Examples include a Password Complexity Standard, which may define minimum length, character classes, lockout behavior, and multifactor requirements. A Network Configuration Standard may define permitted ports, router hardening settings, logging requirements, and segmentation rules.

How standards connect to frameworks and baselines

Standards often map to external frameworks such as NIST or ISO 27001, but they still reflect the organization’s risk tolerance. For example, a healthcare organization may set more stringent access and logging rules than a small internal business system because the data exposure risk is higher.

In technical operations, standards support secure builds and configuration management. A build standard may specify that servers must disable unused services, enforce approved cipher suites, and send logs to a central SIEM. That is the kind of requirement security teams can implement, verify, and measure.

Policy States the required security direction and business intent.
Standard Defines the exact measurable requirement that supports the policy.

Guidelines: Flexible Recommendations That Support Best Practices

Guidelines are recommended practices that are not mandatory. They help teams apply security principles when a rigid rule would be unnecessary or counterproductive. Guidelines are useful because not every situation fits a one-size-fits-all control.

Unlike policies and standards, guidelines allow professional judgment. That flexibility matters in real operations. A remote worker in a low-risk role may need different handling than a finance user with access to payment systems. A secure coding recommendation may be appropriate for a legacy application team even if the exact control is still being phased in.

Examples of useful guidelines

Common examples include remote work guidance, secure coding recommendations, and data handling suggestions. A remote work guideline might recommend using approved networks, locking screens in public areas, and avoiding sensitive work on shared devices. A secure coding guideline might recommend input validation, parameterized queries, and log sanitization.

These are not the same as requirements. They are practical advice designed to reduce risk without creating unnecessary friction. That makes guidelines especially useful for education, onboarding, and departments that need room to adapt controls to their workflows.

Why guidelines still matter to security

Guidelines help staff make better decisions when the rulebook does not cover every case. They also reduce the need for exceptions by showing acceptable alternatives. That can improve adoption because users are more likely to follow a recommendation than to fight a rigid rule that does not fit their daily work.

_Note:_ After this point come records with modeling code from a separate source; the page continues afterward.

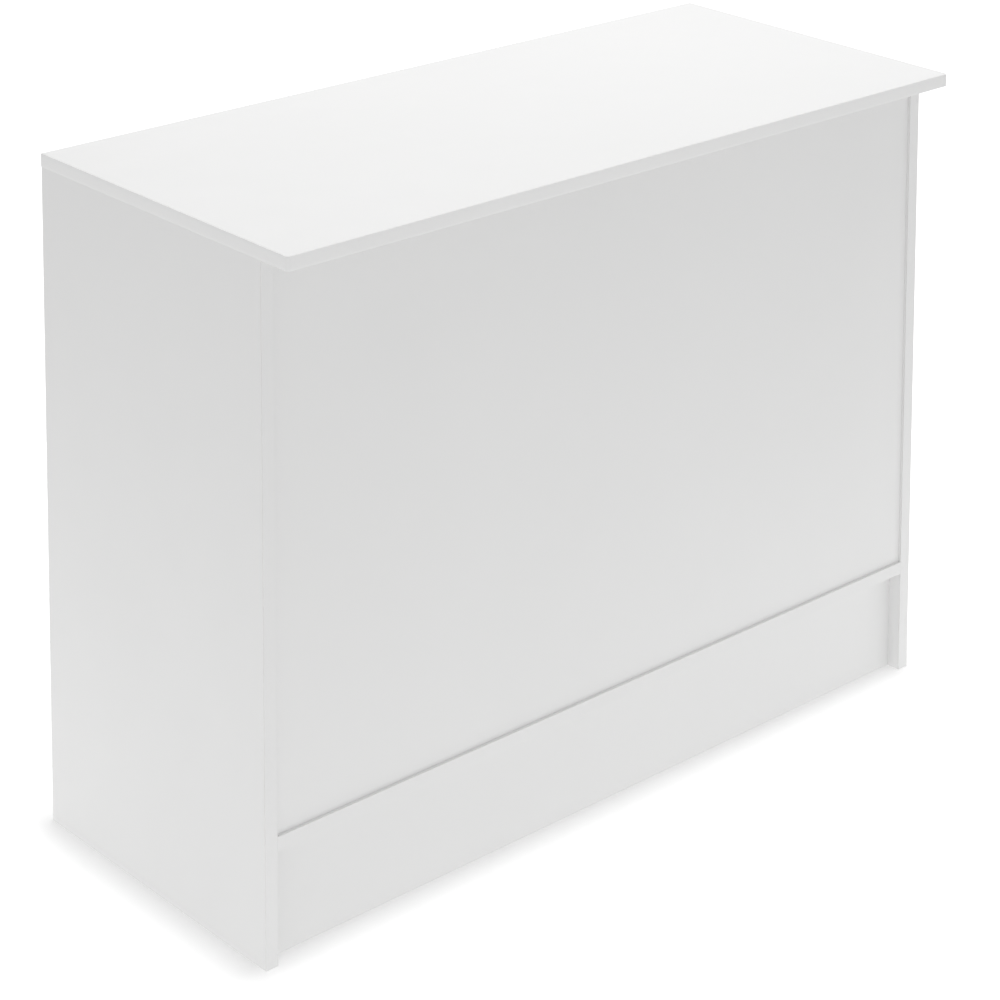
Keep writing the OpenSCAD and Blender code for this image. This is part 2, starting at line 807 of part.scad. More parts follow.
// Round bow pull with elbows, on two posts
module drawer_pull() {
    elbow_r = 12;
    span = pull_pitch / 2;
    post_l = pull_reach - pull_r - elbow_r;
    bar_l = pull_pitch - 2 * elbow_r;
    color(metal) translate([drawer_mid_x, drawer_face_y, pull_z]) difference() {
        union() {
            translate([-bar_l / 2, post_l + elbow_r, 0]) rotate([0, 90, 0]) cylinder(r = pull_r, h = bar_l);
            for (side = [-1, 1]) {
                translate([side * span, 0, 0]) rotate([-90, 0, 0]) cylinder(r = pull_r, h = post_l);
                translate([side * span, 0, 0]) rotate([-90, 0, 0]) cylinder(r = pull_r + 2, h = 2);
                translate([side * (span - elbow_r), post_l, 0]) mirror([side < 0 ? 1 : 0, 0, 0])
                    rotate_extrude(angle = 90) translate([elbow_r, 0]) circle(r = pull_r);
            }
        }
        for (side = [-1, 1])
            translate([side * span, -eps, 0]) rotate([-90, 0, 0])
                cylinder(r = pull_screw_r, h = pull_screw_depth + 2 + eps);
    }
}

// Pan-head machine screws through the drawer front into the pull's posts
module drawer_pull_screws() {
    color(metal) for (side = [-1, 1])
        translate([drawer_mid_x + side * pull_pitch / 2, drawer_in_y, pull_z])
            rotate([-90, 0, 0]) pull_screw();
}

// Pan-head screw along +Z, with its shank starting at z = 0
module pull_screw() {
    head_h = 2.4;
    head_r = 4;
    chamfer = 0.8;
    difference() {
        union() {
            translate([0, 0, -head_h]) cylinder(r1 = head_r - chamfer, r2 = head_r, h = chamfer);
            translate([0, 0, chamfer - head_h]) cylinder(r = head_r, h = head_h - chamfer);
            cylinder(r = pull_screw_r - fit_gap, h = board_t + pull_screw_depth);
        }
        translate([0, 0, -head_h]) cross_recess(2.2, 1.5);
    }
}

// ---------- Drawer runners ----------

// Puts children in a runner's own frame on each side of the drawer bay. There, local x runs from the
// cabinet side towards the drawer, y is the row's y and z starts at the bottom of the runner.
module runner_frame(side) {
    translate([side < 0 ? right_bay[0] : right_bay[1], 0, runner_z])
        mirror([side > 0 ? 1 : 0, 0, 0]) children();
}

module runner_cabinet_screw_places(side) {
    runner_frame(side) for (y = runner_screw_ys)
        translate([head_seat, y, cabinet_screw_up]) rotate([0, -90, 0]) children();
}

module runner_drawer_screw_places(side) {
    runner_frame(side) for (y = runner_screw_ys)
        translate([runner_space - head_seat, y + drawer_screw_shift, drawer_screw_up])
            rotate([0, 90, 0]) children();
}

// Channel fixed to the cabinet, with a stop for the rear roller and the front roller's pin
module cabinet_runner() {
    channel_h = 20.4;
    channel_w = 10.2;
    stop_size = [6, 5, 3.5];
    stop_y = rear_roller_y + drawer_travel + roller_contact;
    pin_z = front_roller_z - runner_z;
    translate([0, box_back_y, 0]) cube([runner_t, drawer_side_l, channel_h]);
    translate([0, box_back_y, 0]) cube([channel_w, drawer_side_l, runner_t]);
    translate([0, box_back_y, channel_h - runner_t]) cube([channel_w, drawer_side_l, runner_t]);
    translate([3, stop_y, runner_t / 2]) cube(stop_size);
    rod([0.5, front_roller_y, pin_z], [1, 0, 0], roller_u + roller_w + 0.3, roller_pin_r);
    rod([0.5, front_roller_y, pin_z], [1, 0, 0], roller_u - 0.7, 3.2);
}

// A recess for the screw head in the runner's web
module web_cup() {
    cylinder(r = 4.6, h = 1);
}

module cabinet_runners() {
    color(edge_white) for (side = [-1, 1]) difference() {
        union() {
            runner_frame(side) cabinet_runner();
            runner_cabinet_screw_places(side) web_cup();
        }
        runner_cabinet_screw_places(side) hardware_screw_bore();
    }
}

// Angle under the drawer side with a flange that rides on the front roller and the rear roller's pin
module drawer_runner() {
    web_gap = 0.1;
    web_x = runner_space - runner_t - web_gap;
    flange_x = 1.6;
    leg_l = 14;
    flange_z = front_roller_z - runner_z + roller_r + fit_gap;
    ear_l = 2 * roller_end;
    web_h = flange_z + runner_t - runner_leg_w;
    pin_z = rear_roller_z - runner_z;
    translate([web_x, box_back_y, runner_leg_w]) cube([runner_t, drawer_side_l, web_h]);
    translate([web_x, box_back_y, runner_leg_w]) cube([leg_l, drawer_side_l, runner_t]);
    translate([flange_x, box_back_y, flange_z]) cube([web_x + web_gap - flange_x, drawer_side_l, runner_t]);
    translate([web_x, box_back_y, 3]) cube([runner_t, ear_l, 6]);
    rod([roller_u - 0.2, rear_roller_y, pin_z], [1, 0, 0], web_x - roller_u + 0.7, roller_pin_r);
    rod([roller_u + roller_w + 0.2, rear_roller_y, pin_z], [1, 0, 0], web_x - roller_u - roller_w, 3.2);
}

module drawer_runners() {
    color(edge_white) for (side = [-1, 1]) difference() {
        union() {
            runner_frame(side) drawer_runner();
            runner_drawer_screw_places(side) web_cup();
        }
        runner_drawer_screw_places(side) hardware_screw_bore();
    }
}

module drawer_runner_screws() {
    color(metal) for (side = [-1, 1]) runner_drawer_screw_places(side) hardware_screw();
}

// A pair of rollers at one end of the runners, on one axis
module roller_pair(y, z) {
    color(plastic) for (side = [-1, 1]) runner_frame(side) translate([0, 0, z - runner_z]) difference() {
        rod([roller_u, y, 0], [1, 0, 0], roller_w, roller_r);
        rod([roller_u - eps, y, 0], [1, 0, 0], roller_w + 2 * eps, roller_pin_r + fit_gap);
        for (turn = [0:60:300]) translate([roller_u - eps, y, 0]) rotate([turn, 0, 0])
            rod([0, 0, 5], [1, 0, 0], 2.2, 1);
    }
}

module front_rollers() {
    roller_pair(front_roller_y, front_roller_z);
}

module rear_rollers() {
    roller_pair(rear_roller_y, rear_roller_z);
}

// ---------- Lock ----------

// Puts children at the lock's axis, with local +Z leaving the drawer front and z = 0 on its face
module lock_frame() {
    translate([lock_x, drawer_face_y, lock_z]) rotate([-90, 0, 0]) children();
}

module lock_barrel() {
    color(metal) lock_frame() difference() {
        union() {
            cylinder(r = 12, h = 1.6);
            translate([0, 0, 1.6]) cylinder(r1 = 12, r2 = 11.2, h = 0.8);
            translate([0, 0, -barrel_l]) cylinder(r = barrel_r, h = barrel_l + 0.5);
        }
        translate([0, 0, -barrel_l - eps]) cylinder(r = plug_r + fit_gap, h = barrel_l + 5);
    }
}

module lock_nut() {
    color(metal) lock_frame() translate([0, 0, -board_t - 2.8]) difference() {
        cylinder(r = 13, h = 2.8, $fn = 6);
        translate([0, 0, -eps]) cylinder(r = barrel_r + fit_gap, h = 5);
    }
}

module lock_plug() {
    color(metal) lock_frame() difference() {
        union() {
            translate([0, 0, -barrel_l]) cylinder(r = plug_r, h = barrel_l + 2);
            translate([-3.5, -3.5, -barrel_l - lock_cam_t]) cube([7, 7, lock_cam_t + 0.5]);
        }
        translate([-1.1, -3.1, -20]) cube([2.2, 6.2, 24]);
        translate([0, 0, -barrel_l - lock_cam_t - eps]) cylinder(r = 1.5, h = 3.5 + eps);
    }
}

// Flat cam with a square hole, pointing sideways while the drawer is unlocked
module lock_cam() {
    color(metal) lock_frame() translate([0, 0, -barrel_l - lock_cam_t]) difference() {
        union() {
            cylinder(r = 7.5, h = lock_cam_t);
            translate([-lock_cam_l + 4, -4.5, 0]) cube([lock_cam_l - 4, 9, lock_cam_t]);
            translate([-lock_cam_l + 4.5, 0, 0]) cylinder(r = 4.5, h = lock_cam_t);
        }
        translate([-3.55, -3.55, -eps]) cube([7.1, 7.1, lock_cam_t + 2 * eps]);
    }
}

module lock_cam_screw() {
    color(metal) lock_frame() translate([0, 0, -barrel_l - lock_cam_t]) difference() {
        union() {
            translate([0, 0, -0.1]) cylinder(r = 1.5 - fit_gap, h = 3);
            translate([0, 0, -2]) cylinder(r = 5, h = 1.9);
        }
        translate([0, 0, -2]) cross_recess(2, 1.2);
    }
}

// Flat key with a round bow, standing in the plug
module lock_key() {
    color(metal) lock_frame() difference() {
        union() {
            translate([-0.9, -2.9, -18]) cube([1.8, 5.8, 26]);
            translate([-0.9, -4.5, 3.4]) cube([1.8, 9, 6]);
            translate([-0.9, 0, 17]) rotate([0, 90, 0]) cylinder(r = 10.5, h = 1.8);
        }
        translate([-2, 0, 22]) rotate([0, 90, 0]) cylinder(r = 2.5, h = 4);
        for (notch = [0:3]) translate([-2, -3.6, -16 + notch * 4.5]) cube([4, 1 + 0.3 * (notch % 3), 2]);
    }
}

module keeper_screw_places() {
    for (side = [-1, 1])
        translate([lock_x + side * 14, keeper_y - keeper_d / 2, rail_z - keeper_t]) children();
}

// Angle under the rear rail: its flange hangs between the drawer front and the turned cam
module lock_keeper() {
    keeper_w = 44;
    color(metal) difference() {
        union() {
            block([lock_x - keeper_w / 2, keeper_y - keeper_d, rail_z - keeper_t],
                [lock_x + keeper_w / 2, keeper_y, rail_z]);
            block([lock_x - keeper_w / 2, keeper_y - keeper_t, rail_z - 16],
                [lock_x + keeper_w / 2, keeper_y, rail_z - 1]);
        }
        keeper_screw_places() hardware_screw_bore();
    }
}

countertop_board();
countertop_t_moulding();
countertop_rear_band();
left_end_panel();
right_end_panel();
end_panel_bands();
front_panel();
bottom_deck();
bottom_deck_bands();
front_kick_panel();
rear_kick_panel();
base_rib();
center_divider();
inner_bands();
front_top_rail();
rear_top_rail();
left_shelf();
left_shelf_bands();
right_shelf();
right_shelf_bands();
shelf_pins();
cam_locks();
cam_bolts();
cam_cover_caps();
wood_dowels();
top_screws();
divider_screws();
hardware_screws();
leveler_access_caps();
leveler_brackets();
leveler_stem_1();
leveler_stem_2();
leveler_stem_3();
leveler_stem_4();
leveler_pad_1();
leveler_pad_2();
leveler_pad_3();
leveler_pad_4();
drawer_front();
drawer_front_bands();
drawer_left_side();
drawer_right_side();
drawer_back();
drawer_bottom();
drawer_dowels();
drawer_screws();
drawer_pull();
drawer_pull_screws();
cabinet_runners();
drawer_runners();
drawer_runner_screws();
front_rollers();
rear_rollers();
lock_barrel();
lock_nut();
lock_plug();
lock_cam();
lock_cam_screw();
lock_key();
lock_keeper();
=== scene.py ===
"""Looks of the checkout counter: materials, fine shape, light and camera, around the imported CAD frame."""
import json
import math

import bmesh
import bpy
import numpy as np
from mathutils import Euler, Matrix, Vector

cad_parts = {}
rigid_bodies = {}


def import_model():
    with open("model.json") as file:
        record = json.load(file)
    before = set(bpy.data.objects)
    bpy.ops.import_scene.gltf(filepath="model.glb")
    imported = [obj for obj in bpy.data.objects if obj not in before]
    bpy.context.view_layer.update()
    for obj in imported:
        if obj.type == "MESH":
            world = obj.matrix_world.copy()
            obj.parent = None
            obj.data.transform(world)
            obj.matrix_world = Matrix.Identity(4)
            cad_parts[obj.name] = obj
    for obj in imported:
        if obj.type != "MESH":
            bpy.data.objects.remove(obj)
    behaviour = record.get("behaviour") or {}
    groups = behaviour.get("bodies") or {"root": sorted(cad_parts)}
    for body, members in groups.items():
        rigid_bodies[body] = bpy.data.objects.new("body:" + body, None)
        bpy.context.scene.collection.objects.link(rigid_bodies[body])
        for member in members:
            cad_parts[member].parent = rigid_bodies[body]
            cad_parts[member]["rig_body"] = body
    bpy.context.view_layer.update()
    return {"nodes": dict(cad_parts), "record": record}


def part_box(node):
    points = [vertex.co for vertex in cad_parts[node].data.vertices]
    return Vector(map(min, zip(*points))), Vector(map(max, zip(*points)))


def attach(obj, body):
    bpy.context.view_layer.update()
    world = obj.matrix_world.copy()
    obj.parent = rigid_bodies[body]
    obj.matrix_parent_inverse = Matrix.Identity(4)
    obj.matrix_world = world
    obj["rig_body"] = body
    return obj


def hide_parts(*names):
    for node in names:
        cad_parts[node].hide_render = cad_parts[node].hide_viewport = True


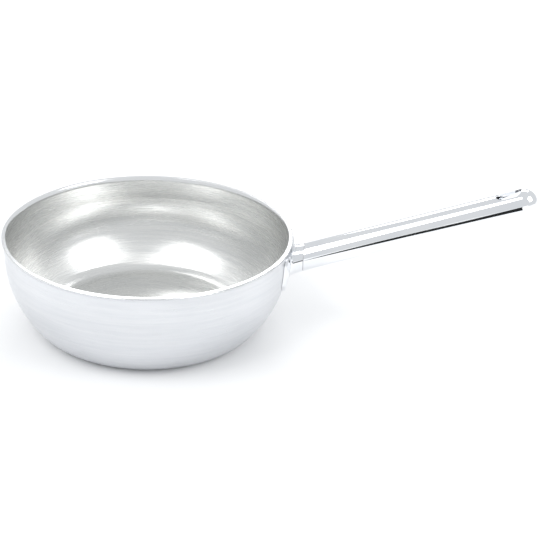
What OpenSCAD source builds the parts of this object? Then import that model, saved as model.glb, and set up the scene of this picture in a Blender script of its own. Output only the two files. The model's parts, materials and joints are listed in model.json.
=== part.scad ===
// Saucier pan: a five ply bowl with curved sides, a closed pouring rim and a welded tube handle.
// Millimetres, +Z up. The origin is on the pan's axis, on the underside of the flat base.
// The handle rises towards +X, and the plane y = 0 cuts it in half.

/* [Bowl] */
// Outside diameter of the wall at the rim, before the lip
rim_d = 224.6; // [190:0.2:280]
// Height of the rim above the table
pan_h = 77; // [64:0.5:95]
// How far the edge of the flat base lies inside the wall at the rim
wall_run = 37.9; // [31:0.1:46]
// Outside radius of the bend between base and wall
corner_r = 20; // [16:0.5:26]
// Outward lean of the upper wall, in degrees
wall_lean = 3.4; // [1:0.1:6]
// Length of the straight band of wall below the rim
band_l = 18.5; // [12:0.5:24]

/* [Pouring lip] */
// Length of the wall's top that turns outward
lip_l = 3.6; // [2.5:0.1:5]
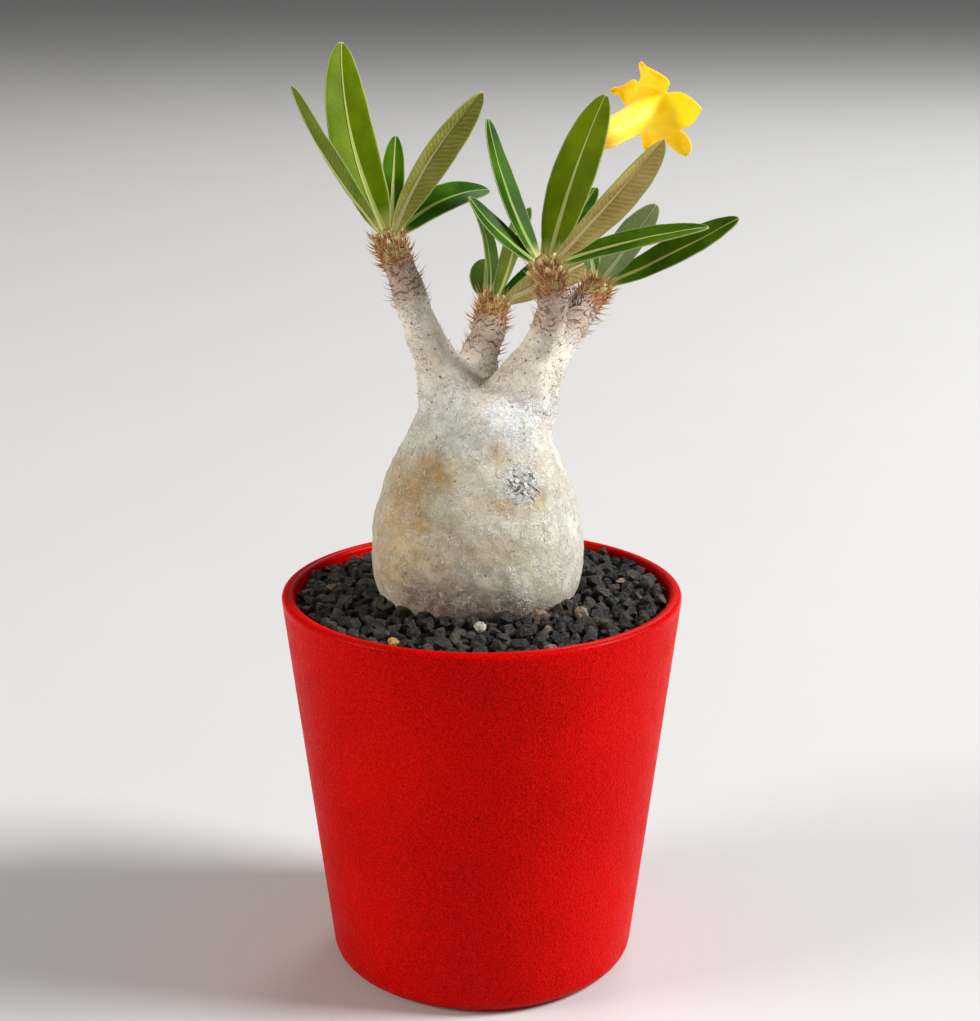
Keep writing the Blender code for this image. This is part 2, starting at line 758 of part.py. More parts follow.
def limb_ring():
    """(across, up) points where the tube opens out, running through the notches between the lobes."""
    ring = []
    for lobe, following in zip(LOBES, (*LOBES[1:], LOBES[0])):
        start, end = Vector(lobe.notch), Vector(following.notch)
        for column in range(LOBE_COLUMNS):
            share = column / LOBE_COLUMNS
            chord = start.lerp(end, share)
            radius = mix(LIMB_RING, chord.length, abs(2 * share - 1))
            ring.append(chord.normalized() * radius)
    return ring


def lobe_row(lobe, share):
    """(across, up) points across a lobe, a share of the way from its shoulders to its tip."""
    near, far, tip = Vector(lobe.near), Vector(lobe.far), Vector(lobe.tip)
    left, right = near.lerp(tip, share), far.lerp(tip, share)
    bulge = (tip - (near + far) / 2) * LOBE_BULGE * (1 - share)
    row = []
    for column in range(LOBE_COLUMNS + 1):
        place = column / LOBE_COLUMNS
        row.append(left.lerp(right, place) + bulge * 4 * place * (1 - place))
    return row


def build_corolla():
    """The yellow funnel: a narrow foot, a wide tube and five lobes that each lean to one side."""
    steps = len(LOBES) * LOBE_COLUMNS
    ring = limb_ring()
    points = []
    faces = [tuple(range(steps))]
    for along, radius in COROLLA_TUBE:
        for place in ring:
            points.append(flower_point(along, radius, math.atan2(place.y, place.x)))
    points += [limb_point(*place, LIMB_RING_STEP) for place in ring]
    for level in range(len(COROLLA_TUBE)):
        for step in range(steps):
            after = (step + 1) % steps
            here, ahead = level * steps, (level + 1) * steps
            faces.append((here + step, here + after, ahead + after, ahead + step))
    limb = len(COROLLA_TUBE) * steps
    for number, lobe in enumerate(LOBES):
        row = [limb + (number * LOBE_COLUMNS + column) % steps for column in range(LOBE_COLUMNS + 1)]
        for along, share in LOBE_ROWS:
            ahead = list(range(len(points), len(points) + LOBE_COLUMNS + 1))
            points += [limb_point(*place, along) for place in lobe_row(lobe, share)]
            for column in range(LOBE_COLUMNS):
                faces.append((row[column], row[column + 1], ahead[column + 1], ahead[column]))
            row = ahead
    return solid_sheet("corolla", points, faces, PETAL_THICKNESS, "petal")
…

Security teams should be careful not to overload guidelines with hidden requirements. If something is mandatory, it belongs in a policy or standard. If it is optional but recommended, a guideline is the right place.

Good guidelines lower friction. Good standards remove ambiguity. Good policies remove doubt.

How Policies, Procedures, Standards, and Guidelines Work Together

The four document types form a hierarchy. Policies establish the “what” and “why.” Procedures define the “how.” Standards define the required specifics. Guidelines provide recommended flexibility. If one layer is missing, the whole program becomes harder to manage.

This relationship is a common SecurityX exam topic because it tests whether you understand how a mature security program actually operates. Real organizations rarely fail because they lack one random document. They fail because documents are inconsistent, outdated, or disconnected from each other.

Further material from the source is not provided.